A concurrent implementation of the surrogate management framework with application to cardiovascular shape optimization

The surrogate management framework (SMF) is an effective approach for derivative-free optimization of expensive objective functions. The SMF is typically comprised of surrogate-based infill methods (SEARCH step) coupled to pattern search optimization (POLL step). Although the latter is easy to parallelize, parallelization of the SEARCH step requires surrogate-based strategies that generate multiple candidates at each iteration. The impact of such SEARCH methods on SMF performance remains poorly explored. In this paper, we extend the SMF to incorporate concurrent evaluations at the SEARCH step by comparing two different infill approaches: single search multiple error sampling and expected improvement constant liar approaches. These variants are generalized to address non-linearly constrained problems by the filter method. The proposed methods are benchmarked for different infill sizes, while accounting for the variability in initialization.
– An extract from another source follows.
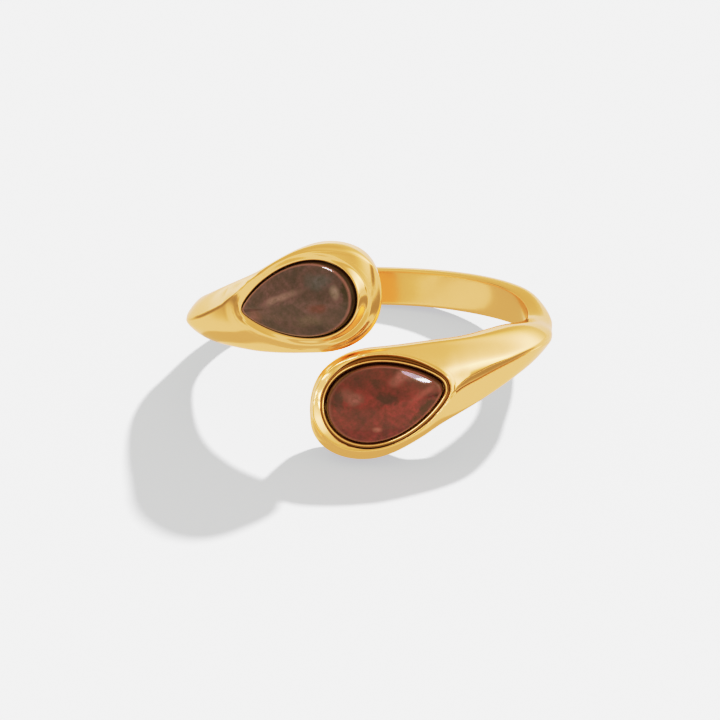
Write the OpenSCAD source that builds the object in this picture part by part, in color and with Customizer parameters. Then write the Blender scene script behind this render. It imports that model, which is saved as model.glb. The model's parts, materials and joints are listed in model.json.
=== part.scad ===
// Open wrap ring of cast metal. One band goes once round the finger, and its two ends
// swell into heads that pass each other at the front. Each head carries a pear-shaped
// cabochon in a raised collar that stands in a shallow dish.
// Lengths are in millimetres and angles in degrees.

/* [Finger hole] */
// Inner diameter of the band
bore_d = 17.3; // [16.8:0.1:18]

/* [Collars] */
// Wall of the collar around a stone
collar_t = 0.3; // [0.2:0.05:0.4]
// Distance from the finger's axis to the top of a collar
collar_r = 11.15; // [11:0.05:11.3]
// Depth of the dish that runs round a collar
dish_depth = 0.4; // [0:0.05:0.6]
// Width of that dish
dish_w = 0.8; // [0.4:0.05:1]

/* [Stones] */
// Height of a dome over the top of its collar
dome_rise = 0.9; // [0.5:0.05:1.2]
// Height of a stone's upright edge
girdle = 0.85; // [0.6:0.05:1]
// How far the pear is drawn out towards its point
draw_out = 0.7; // [0.5:0.05:0.9]

/* [Rest] */
// Lean of the ring as it lies, its front raised
lean_front = 14.7; // [0:0.1:20]
// Lean of the ring to its left
lean_side = 10.3; // [0:0.1:15]

/* [Hidden] */

bore_r = bore_d / 2;
bore_length = 30;     // more than the ring is tall
gap = 0.05;           // clear space between a stone and its seat
seat_depth = 1.2;     // floor of a seat under the top of its collar
collar_foot = 0.3;    // how far a collar goes on into the head under that floor
dome_steps = 7;
pear_sides = 48;

// Sections of one arm of the band, a row each: the angle from the back, how far the
// middle line stands off the middle plane, half of the width along the finger, the rise
// over the bore, the height of the widest line, and how sharp the outer ridge is.
ANGLE = 0;
DROP = 1;
HALF_W = 2;
RISE = 3;
WAIST = 4;
RIDGE = 5;
ARM = [
    [  0, 0.00, 1.10, 1.65, 0.45, 0.00],
    [ 50, 0.88, 1.06, 1.56, 0.45, 0.06],
    [ 90, 1.40, 0.72, 1.53, 0.45, 0.60],
    [120, 1.52, 1.38, 3.00, 1.15, 0.45],
    [140, 2.02, 1.92, 2.95, 1.65, 0.30],
    [152, 2.36, 2.35, 3.05, 1.76, 0.15],
    [168, 3.03, 3.03, 2.68, 1.76, 0.00],
    [186, 3.30, 3.30, 3.10, 1.76, 0.00]];
arm_end = 193;        // angle of the blunt end of a head
round_from = 171;     // angle from which that end rounds off
round_power = 2.25;
outer_power = 2.7;    // squareness of the outer half of a section
inner_power = 3;      // squareness of its inner half
under_cut = 0.6;      // how far a section reaches below the bore before it is bored out
arm_steps = 44;
end_steps = 10;
section_sides = 32;

// Stones and their seats, a row each: the angle from the back, how far the middle of the
// stone stands off the middle plane, the turn of its long axis out of that plane, its
// length, its width and the radius of its point.
AT = 0;
OFF = 1;
TURN = 2;
LONG = 3;
WIDE = 4;
POINT_R = 5;
RED = [169.3, 2.93, 8.2, 6.85, 4.50, 0.6];
GREY = [167.6, 3.14, 7.1, 7.20, 4.40, 0.3];

// Cubic curve through one column of the table of sections
function steepness(i, c) =
    let (n = len(ARM) - 1)
    i == 0 ? (c == DROP ? (ARM[1][c] - ARM[0][c]) / (ARM[1][ANGLE] - ARM[0][ANGLE]) : 0)
    : i == n ? (ARM[n][c] - ARM[n - 1][c]) / (ARM[n][ANGLE] - ARM[n - 1][ANGLE])
    : let (
        before = ARM[i][ANGLE] - ARM[i - 1][ANGLE],
        after = ARM[i + 1][ANGLE] - ARM[i][ANGLE],
        climb_before = (ARM[i][c] - ARM[i - 1][c]) / before,
        climb_after = (ARM[i + 1][c] - ARM[i][c]) / after)
      (climb_before * after + climb_after * before) / (before + after);
function row_of(a, i = 0) =
    i == len(ARM) - 2 || a < ARM[i + 1][ANGLE] ? i : row_of(a, i + 1);
function column(a, c) =
    let (
        i = row_of(a),
        step = ARM[i + 1][ANGLE] - ARM[i][ANGLE],
        t = (a - ARM[i][ANGLE]) / step)
    t > 1 ? ARM[i + 1][c] + (a - ARM[i + 1][ANGLE]) * steepness(i + 1, c)
    : (2 * t ^ 3 - 3 * t ^ 2 + 1) * ARM[i][c] + (t ^ 3 - 2 * t ^ 2 + t) * step * steepness(i, c)
      + (3 * t ^ 2 - 2 * t ^ 3) * ARM[i + 1][c] + (t ^ 3 - t ^ 2) * step * steepness(i + 1, c);

// Pear outline: a drawn-out oval grown by the radius of its point, which lies at +X.
// The turns stand closer together near the point; grow moves the outline outwards.
belly = max([for (t = [90:2:180]) sin(t) * sin(t / 2) ^ draw_out]);
function pear_point(stone, t, grow) =
    let (
        r = stone[POINT_R],
        a = stone[LONG] / 2 - r,
        b = (stone[WIDE] / 2 - r) / belly,
        s = abs(sin(t / 2)) ^ draw_out,
        across = b * s * (cos(t) + draw_out * cos(t / 2) ^ 2),
        along = a * sin(t),
        steep = norm([across, along]),
        out = steep < 0.001 ? [1, 0] : [across, along] / steep)
    [a * cos(t), b * sin(t) * s] + (r + grow) * out;
function pear(stone, grow) = [
    for (k = [0:pear_sides - 1]) let (u = 360 * k / pear_sides)
        pear_point(stone, u - 30 * sin(u), grow)];

// Axes and middle of a seat, on the arm that carries the red stone
function out_axis(stone) = [sin(stone[AT]), cos(stone[AT]), 0];
function long_axis(stone) = [
    -cos(stone[AT]) * cos(stone[TURN]), sin(stone[AT]) * cos(stone[TURN]), sin(stone[TURN])];
function cross_axis(stone) = cross(out_axis(stone), long_axis(stone));
function seat_middle(stone) = out_axis(stone) * collar_r - [0, 0, stone[OFF]];
function on_arm(stone, p) =
    seat_middle(stone) + p.x * long_axis(stone) + p.y * cross_axis(stone) + p.z * out_axis(stone);

// Depth of the dish at a point of the head; it is deep at the blunt end and on the side
// of the other head, and fades out on the far side
function dish(p, stone, outline) =
    let (
        q = p - seat_middle(stone),
        x = q * long_axis(stone),
        y = q * cross_axis(stone),
        along = x / (stone[LONG] / 2 + collar_t),
        inside = abs(along) < 1 && abs(y) < abs(pear_point(stone, acos(along), collar_t).y),
        off = inside ? 0 : min([for (o = outline) norm([x, y] - o)]),
        share = max(0, 1 - off / dish_w),
        side = min(1, max(0.2, 0.5 + (y - 0.6 * x) / 4)))
    dish_depth * side * share ^ 2 * (3 - 2 * share);

// A point of an arm: angle a from the back, turn t round the section
function signed_power(v, p) = sign(v) * abs(v) ^ p;
function arm_point(a, t, stone, outline) =
    let (
        x = max(0, (a - round_from) / (arm_end - round_from)),
        q = x >= 1 ? 0 : (1 - x ^ round_power) ^ (1 / round_power),
        waist = column(a, WAIST),
        ridge = max(0, column(a, RIDGE)),
        rise = (column(a, RISE) - waist) * q ^ 0.4,
        outer = sin(t) >= 0,
        power = 2 / (outer ? outer_power : inner_power),
        cu = signed_power(cos(t), power),
        su = abs(sin(t)) ^ power,
        high = waist + rise * ((1 - ridge) * su + ridge * (1 - abs(cu))),
        low = waist - (waist + under_cut) * su * min(1, 3 * q),
        r = bore_r + (outer ? high : low),
        z = column(a, HALF_W) * q * cu - column(a, DROP),
        p = [r * sin(a), r * cos(a), z])
    outer && a > 130 ? p - dish(p, stone, outline) * out_axis(stone) : p;
function half_turn(p) = [-p.x, p.y, -p.z];

// Rings of points round the whole band, from the blunt end of the grey stone's head to
// that of the red stone's
turns = [for (k = [0:section_sides - 1]) 360 * k / section_sides];
angles = concat(
    [for (k = [0:arm_steps - 1]) round_from * k / arm_steps],
    [for (k = [0:end_steps - 1]) round_from + (arm_end - round_from) * sin(90 * k / end_steps)]);
red_rim = pear(RED, collar_t);
grey_rim = pear(GREY, collar_t);
rings = concat(
    [for (i = [len(angles) - 1:-1:1])
        [for (t = turns) half_turn(arm_point(angles[i], 180 - t, GREY, grey_rim))]],
    [for (a = angles) [for (t = turns) arm_point(a, t, RED, red_rim)]]);

// Levels of a stone, from its foot to the top of its dome: share of the outline, height
foot = gap - seat_depth;
levels = concat(
    [[1, foot]],
    [for (k = [0:dome_steps - 1]) let (t = 90 * k / dome_steps)
        [cos(t), foot + girdle + (dome_rise - foot - girdle) * sin(t)]]);
function stone_points(stone) =
    let (outline = pear(stone, -gap))
    concat([for (l = levels, o = outline) [o.x * l[0], o.y * l[0], l[1]]], [[0, 0, dome_rise]]);

// Where a point of the upright ring comes to when the ring lies on its side, and the
// shift that puts the floor and the middle of its outline at the origin
function laid(p) =
    let (
        y = p.y * cos(lean_front) + p.z * sin(lean_front),
        z = p.z * cos(lean_front) - p.y * sin(lean_front))
    [p.x * cos(lean_side) - z * sin(lean_side), y, p.x * sin(lean_side) + z * cos(lean_side)];
cloud = [
    for (ring = rings, p = ring) laid(p),
    for (p = stone_points(RED)) laid(on_arm(RED, p)),
    for (p = stone_points(GREY)) laid(half_turn(on_arm(GREY, p)))];
low = [for (k = [0:2]) min([for (p = cloud) p[k]])];
high = [for (k = [0:2]) max([for (p = cloud) p[k]])];
to_floor = -[(low.x + high.x) / 2, (low.y + high.y) / 2, low.z];

module lie() {
    translate(to_floor)
        rotate([0, -lean_side, 0])
            rotate([-lean_front, 0, 0])
                children();
}

// Puts a shape on a seat of the arm, its point along +X and its top along +Z
module on_seat(stone) {
    rotate([0, 0, -stone[AT]])
        translate([0, collar_r, -stone[OFF]])
            rotate([-90, 0, 0])
                rotate([0, 0, 180 + stone[TURN]])
                    children();
}

module other_arm() {
    rotate([0, 180, 0])
        children();
}

module band_blank() {
    m = section_sides;
    count = len(rings);
    tips = [half_turn(arm_point(arm_end, 0, GREY, grey_rim)), arm_point(arm_end, 0, RED, red_rim)];
    tip = count * m;
    sides = [
        for (i = [0:count - 2], k = [0:m - 1]) let (j = (k + 1) % m)
            each [
                [i * m + k, i * m + j, (i + 1) * m + j],
                [i * m + k, (i + 1) * m + j, (i + 1) * m + k]]];
    ends = [
        for (k = [0:m - 1]) let (j = (k + 1) % m)
            each [[tip, j, k], [tip + 1, (count - 1) * m + k, (count - 1) * m + j]]];
    polyhedron(concat([for (ring = rings) each ring], tips), concat(sides, ends), convexity = 6);
}

module collar(stone) {
    translate([0, 0, -seat_depth - collar_foot])
        linear_extrude(seat_depth + collar_foot)
            polygon(pear(stone, collar_t));
}

module seat(stone) {
    translate([0, 0, -seat_depth])
        linear_extrude(seat_depth + dome_rise)
            polygon(pear(stone, 0));
}

module cabochon(stone) {
    m = pear_sides;
    points = stone_points(stone);
    last = len(levels) - 1;
    sides = [
        for (i = [0:last - 1], k = [0:m - 1]) let (j = (k + 1) % m)
            each [
                [i * m + k, (i + 1) * m + j, i * m + j],
                [i * m + k, (i + 1) * m + k, (i + 1) * m + j]]];
    crown = [for (k = [0:m - 1]) [last * m + k, len(points) - 1, last * m + (k + 1) % m]];
    polyhedron(points, concat([[for (k = [0:m - 1]) k]], sides, crown), convexity = 4);
}

module band() {
    color("#d9a94e")
        lie()
            difference() {
                union() {
                    band_blank();
                    on_seat(RED) collar(RED);
                    other_arm() on_seat(GREY) collar(GREY);
                }
                rotate([0, 0, -90])
                    cylinder(h = bore_length, r = bore_r, center = true, $fn = 96);
                on_seat(RED) seat(RED);
                other_arm() on_seat(GREY) seat(GREY);
            }
}

module grey_stone() {
    color("#5c4a44")
        lie() other_arm() on_seat(GREY) cabochon(GREY);
}

module red_stone() {
    color("#8a3b38")
        lie() on_seat(RED) cabochon(RED);
}

band();
grey_stone();
red_stone();
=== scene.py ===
"""Looks of the wrap ring: the polished gold band with its collars, the two cabochons, floor, light
and camera.

Shapes are worked out in millimetres in the frame of the upright ring, as in the part's source, and laid
down with the place and the axis of the finger hole. Angles along an arm are in degrees from the back of
the ring. Turns round a stone start at its tip and go towards the other head.
"""
import json
import math

import bmesh
import bpy
import numpy as np
from mathutils import Matrix, Vector
from mathutils.bvhtree import BVHTree


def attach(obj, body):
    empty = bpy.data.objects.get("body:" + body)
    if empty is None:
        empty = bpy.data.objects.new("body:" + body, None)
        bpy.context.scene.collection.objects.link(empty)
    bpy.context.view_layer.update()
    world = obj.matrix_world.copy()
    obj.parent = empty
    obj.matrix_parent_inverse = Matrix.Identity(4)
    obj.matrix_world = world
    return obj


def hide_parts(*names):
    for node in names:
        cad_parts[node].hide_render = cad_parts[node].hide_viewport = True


MM = 0.001

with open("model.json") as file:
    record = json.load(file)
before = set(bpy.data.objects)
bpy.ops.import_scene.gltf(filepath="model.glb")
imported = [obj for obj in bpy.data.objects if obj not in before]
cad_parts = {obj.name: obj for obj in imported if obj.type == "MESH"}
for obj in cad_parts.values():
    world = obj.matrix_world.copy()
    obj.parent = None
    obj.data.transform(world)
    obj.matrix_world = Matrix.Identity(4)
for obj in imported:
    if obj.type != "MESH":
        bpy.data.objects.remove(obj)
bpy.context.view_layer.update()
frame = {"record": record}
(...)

We then demonstrate the proposed methods on two shape optimization problems motivated by hemodynamically-driven surgical design. Surrogate-based multiple-infill strategies outperform their single-infill counterparts for a fixed computational time budget on bound constrained problems. Insights drawn from this study have implications not only on future instances of the SMF, but also for other surrogate-based and hybrid parallel infill methods for derivative-free optimization.